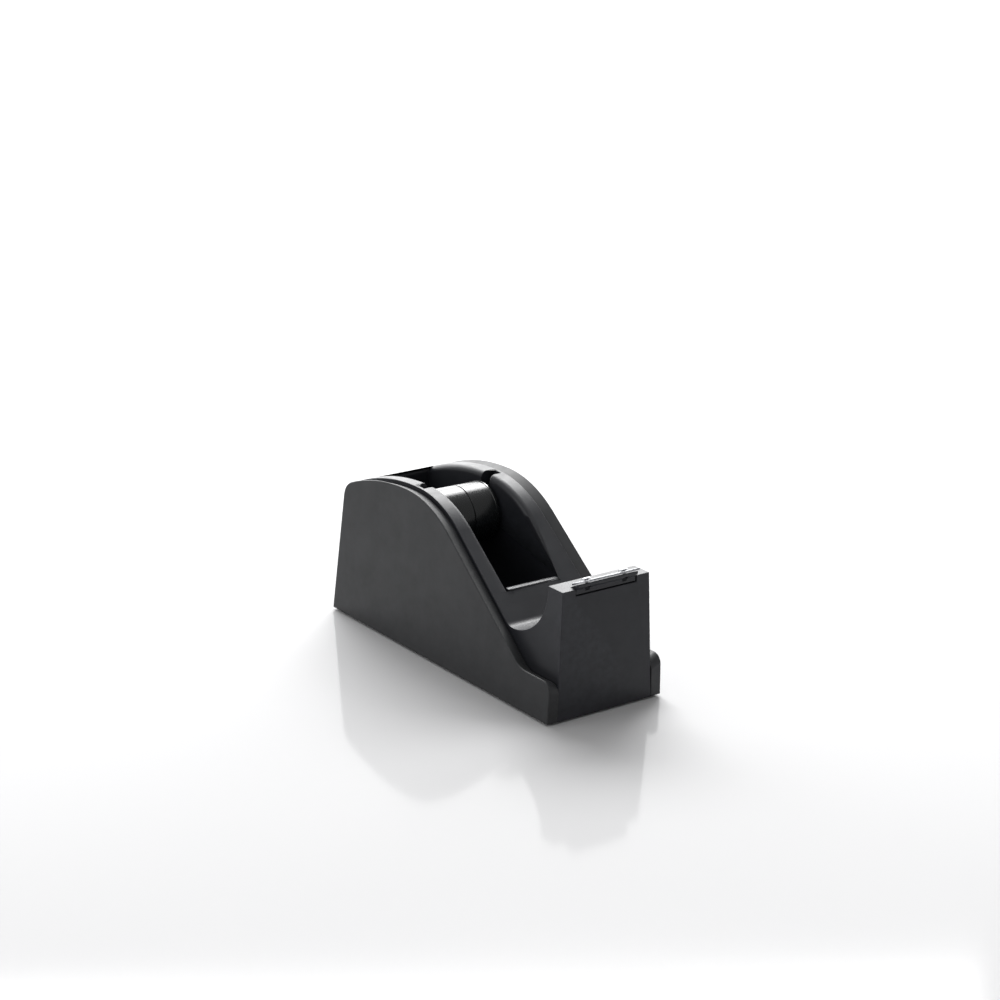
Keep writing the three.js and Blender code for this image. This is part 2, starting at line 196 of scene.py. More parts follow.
def block(name: str, low: Triple, high: Triple) -> bpy.types.Object:
    """Makes a cuboid to cut with or to shape further.

    Args:
        name: Object name.
        low: Lowest corner, in millimetres.
        high: Highest corner, in millimetres.

    Returns:
        The new object.
    """
    release()
    middle = (Vector(low) + Vector(high)) / 2 * MM
    bpy.ops.mesh.primitive_cube_add(size=1, location=middle, scale=(Vector(high) - Vector(low)) * MM)
    piece = bpy.context.active_object
    piece.name = name
    settle(piece)
    return piece


def rod(name: str, radius: float, start: Triple, end: Triple, sides: int = 40) -> bpy.types.Object:
    """Makes a cylinder to cut with, between two points.

    Args:
        name: Object name.
        radius: Radius, in millimetres.
        start: Middle of one end, in millimetres.
        end: Middle of the other end, in millimetres.
        sides: Number of sides.

    Returns:
        The new object.
    """
    release()
    along = Vector(end) - Vector(start)
    bpy.ops.mesh.primitive_cylinder_add(
        vertices=sides, radius=radius * MM, depth=along.length * MM,
        location=(Vector(start) + Vector(end)) / 2 * MM,
        rotation=along.to_track_quat("Z", "Y").to_euler())
    piece = bpy.context.active_object
    piece.name = name
    settle(piece)
    return piece


def combine(piece: bpy.types.Object, tool: bpy.types.Object, operation: str = "DIFFERENCE") -> None:
    """Cuts a piece with a tool, or joins the tool to it, and removes the tool.

    Args:
        piece: Object to change.
        tool: Closed object that cuts or is joined.
        operation: DIFFERENCE, UNION or INTERSECT.
    """
    take(piece)
    bpy.ops.object.modifier_add(type="BOOLEAN")
    cutter = piece.modifiers[-1]
    cutter.operation = operation
    cutter.solver = "EXACT"
    cutter.object = tool
    bpy.ops.object.modifier_apply(modifier=cutter.name)
    bpy.data.objects.remove(tool, do_unlink=True)


def soften(piece: bpy.types.Object, width: float, segments: int = 3, sharper_than: float = 35) -> None:
    """Rounds every edge that turns more than an angle.

    Args:
        piece: Object to change.
        width: Width of the rounding, in millimetres.
        segments: Steps across the rounding.
        sharper_than: Least turn of an edge that is rounded, in degrees.
    """
    take(piece)
    bpy.ops.object.modifier_add(type="BEVEL")
    rounding = piece.modifiers[-1]
    rounding.width = width * MM
    rounding.segments = segments
    rounding.limit_method = "ANGLE"
    rounding.angle_limit = math.radians(sharper_than)
    rounding.use_clamp_overlap = False
    rounding.miter_outer = "MITER_SHARP"
    bpy.ops.object.modifier_apply(modifier=rounding.name)


def copy_of(piece: bpy.types.Object, name: str) -> bpy.types.Object:
    """Copies an object with a mesh of its own.

    Args:
        piece: Object to copy.
        name: Name of the copy.

    Returns:
        The copy.
    """
    take(piece)
    bpy.ops.object.duplicate(linked=False)
    twin = bpy.context.active_object
    twin.name = name
    return twin


def mirrored(piece: bpy.types.Object, name: str) -> bpy.types.Object:
    """Copies an object to the other side of the plane x = 0, faces still outwards."""
    twin = copy_of(piece, name)
    twin.scale.x = -1
    settle(twin)
    face_outwards(twin)
    return twin


def smooth(piece: bpy.types.Object, angle: float = 32) -> None:
    """Shades curved faces smooth and keeps flat ones flat.

    Args:
        piece: Finished object.
        angle: Edges that turn more than this, in degrees, stay sharp.
    """
    take(piece)
    bpy.ops.object.shade_smooth_by_angle(angle=math.radians(angle))
    bpy.ops.object.modifier_add(type="WEIGHTED_NORMAL")
    weighing = piece.modifiers[-1]
    weighing.keep_sharp = True
    weighing.weight = 80
    bpy.ops.object.modifier_apply(modifier=weighing.name)


def hand_over(piece: bpy.types.Object, body: Body, slot: Slot, finish: bpy.types.Material,
              *nodes: str) -> None:
    """Dresses a finished piece and gives it to the body that it moves with.

    Args:
        piece: Finished object.
        body: Body that it rides on.
        slot: Material slot; not used.
        finish: Material.
        nodes: CAD nodes that it stands for.
    """
    face_outwards(piece)
    smooth(piece)
    piece.data.materials.clear()
    piece.data.materials.append(finish)
    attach(piece, body.value)
    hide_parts(*nodes)
    release()
    LOG.info("%s: %d faces, on %s", piece.name, len(piece.data.polygons), body.value)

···

Each line above must be printed exactly as it appears.

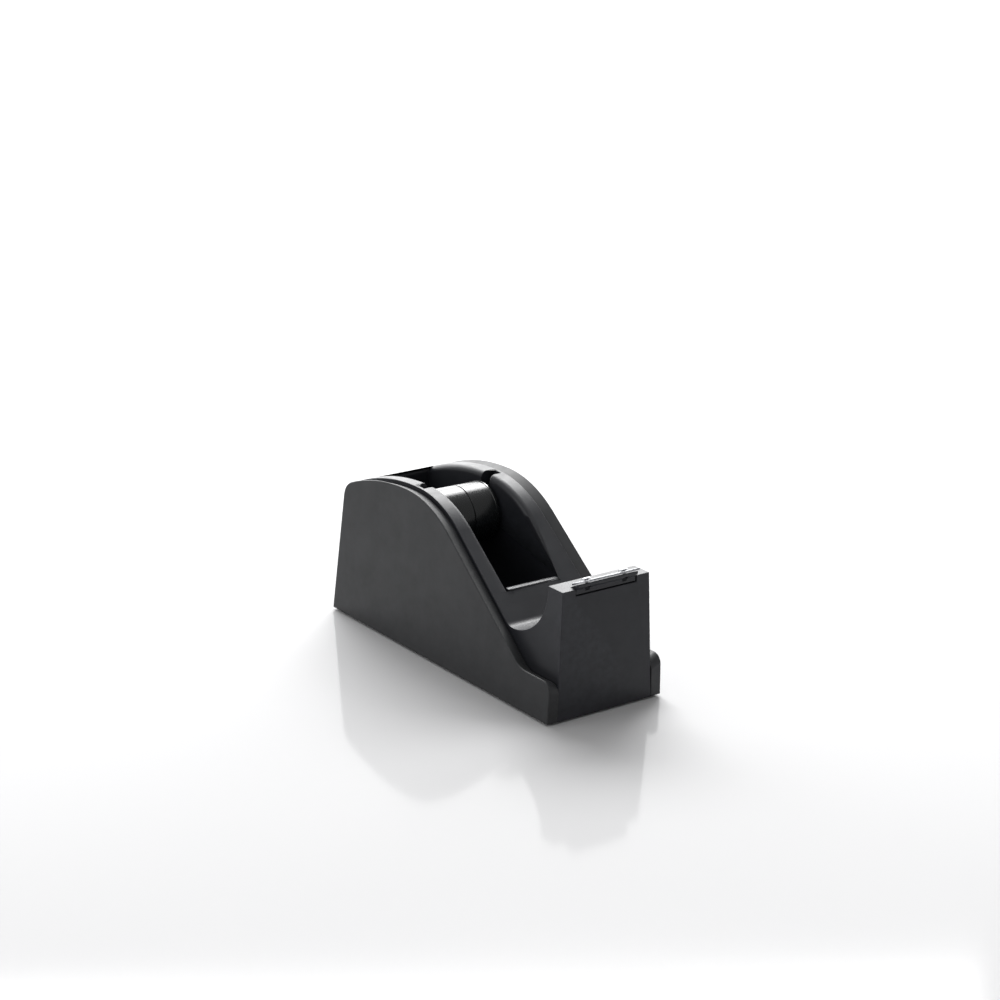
Keep writing the three.js and Blender code for this image. This is part 2, starting at line 196 of scene.py. More parts follow.
def block(name: str, low: Triple, high: Triple) -> bpy.types.Object:
    """Makes a cuboid to cut with or to shape further.

    Args:
        name: Object name.
        low: Lowest corner, in millimetres.
        high: Highest corner, in millimetres.

    Returns:
        The new object.
    """
    release()
    middle = (Vector(low) + Vector(high)) / 2 * MM
    bpy.ops.mesh.primitive_cube_add(size=1, location=middle, scale=(Vector(high) - Vector(low)) * MM)
    piece = bpy.context.active_object
    piece.name = name
    settle(piece)
    return piece


def rod(name: str, radius: float, start: Triple, end: Triple, sides: int = 40) -> bpy.types.Object:
    """Makes a cylinder to cut with, between two points.

    Args:
        name: Object name.
        radius: Radius, in millimetres.
        start: Middle of one end, in millimetres.
        end: Middle of the other end, in millimetres.
        sides: Number of sides.

    Returns:
        The new object.
    """
    release()
    along = Vector(end) - Vector(start)
    bpy.ops.mesh.primitive_cylinder_add(
        vertices=sides, radius=radius * MM, depth=along.length * MM,
        location=(Vector(start) + Vector(end)) / 2 * MM,
        rotation=along.to_track_quat("Z", "Y").to_euler())
    piece = bpy.context.active_object
    piece.name = name
    settle(piece)
    return piece


def combine(piece: bpy.types.Object, tool: bpy.types.Object, operation: str = "DIFFERENCE") -> None:
    """Cuts a piece with a tool, or joins the tool to it, and removes the tool.

    Args:
        piece: Object to change.
        tool: Closed object that cuts or is joined.
        operation: DIFFERENCE, UNION or INTERSECT.
    """
    take(piece)
    bpy.ops.object.modifier_add(type="BOOLEAN")
    cutter = piece.modifiers[-1]
    cutter.operation = operation
    cutter.solver = "EXACT"
    cutter.object = tool
    bpy.ops.object.modifier_apply(modifier=cutter.name)
    bpy.data.objects.remove(tool, do_unlink=True)


def soften(piece: bpy.types.Object, width: float, segments: int = 3, sharper_than: float = 35) -> None:
    """Rounds every edge that turns more than an angle.

    Args:
        piece: Object to change.
        width: Width of the rounding, in millimetres.
        segments: Steps across the rounding.
        sharper_than: Least turn of an edge that is rounded, in degrees.
    """
    take(piece)
    bpy.ops.object.modifier_add(type="BEVEL")
    rounding = piece.modifiers[-1]
    rounding.width = width * MM
    rounding.segments = segments
    rounding.limit_method = "ANGLE"
    rounding.angle_limit = math.radians(sharper_than)
    rounding.use_clamp_overlap = False
    rounding.miter_outer = "MITER_SHARP"
    bpy.ops.object.modifier_apply(modifier=rounding.name)


def copy_of(piece: bpy.types.Object, name: str) -> bpy.types.Object:
    """Copies an object with a mesh of its own.

    Args:
        piece: Object to copy.
        name: Name of the copy.

    Returns:
        The copy.
    """
    take(piece)
    bpy.ops.object.duplicate(linked=False)
    twin = bpy.context.active_object
    twin.name = name
    return twin


def mirrored(piece: bpy.types.Object, name: str) -> bpy.types.Object:
    """Copies an object to the other side of the plane x = 0, faces still outwards."""
    twin = copy_of(piece, name)
    twin.scale.x = -1
    settle(twin)
    face_outwards(twin)
    return twin


def smooth(piece: bpy.types.Object, angle: float = 32) -> None:
    """Shades curved faces smooth and keeps flat ones flat.

    Args:
        piece: Finished object.
        angle: Edges that turn more than this, in degrees, stay sharp.
    """
    take(piece)
    bpy.ops.object.shade_smooth_by_angle(angle=math.radians(angle))
    bpy.ops.object.modifier_add(type="WEIGHTED_NORMAL")
    weighing = piece.modifiers[-1]
    weighing.keep_sharp = True
    weighing.weight = 80
    bpy.ops.object.modifier_apply(modifier=weighing.name)


def hand_over(piece: bpy.types.Object, body: Body, slot: Slot, finish: bpy.types.Material,
              *nodes: str) -> None:
    """Dresses a finished piece and gives it to the body that it moves with.

    Args:
        piece: Finished object.
        body: Body that it rides on.
        slot: Material slot; not used.
        finish: Material.
        nodes: CAD nodes that it stands for.
    """
    face_outwards(piece)
    smooth(piece)
    piece.data.materials.clear()
    piece.data.materials.append(finish)
    attach(piece, body.value)
    hide_parts(*nodes)
    release()
    LOG.info("%s: %d faces, on %s", piece.name, len(piece.data.polygons), body.value)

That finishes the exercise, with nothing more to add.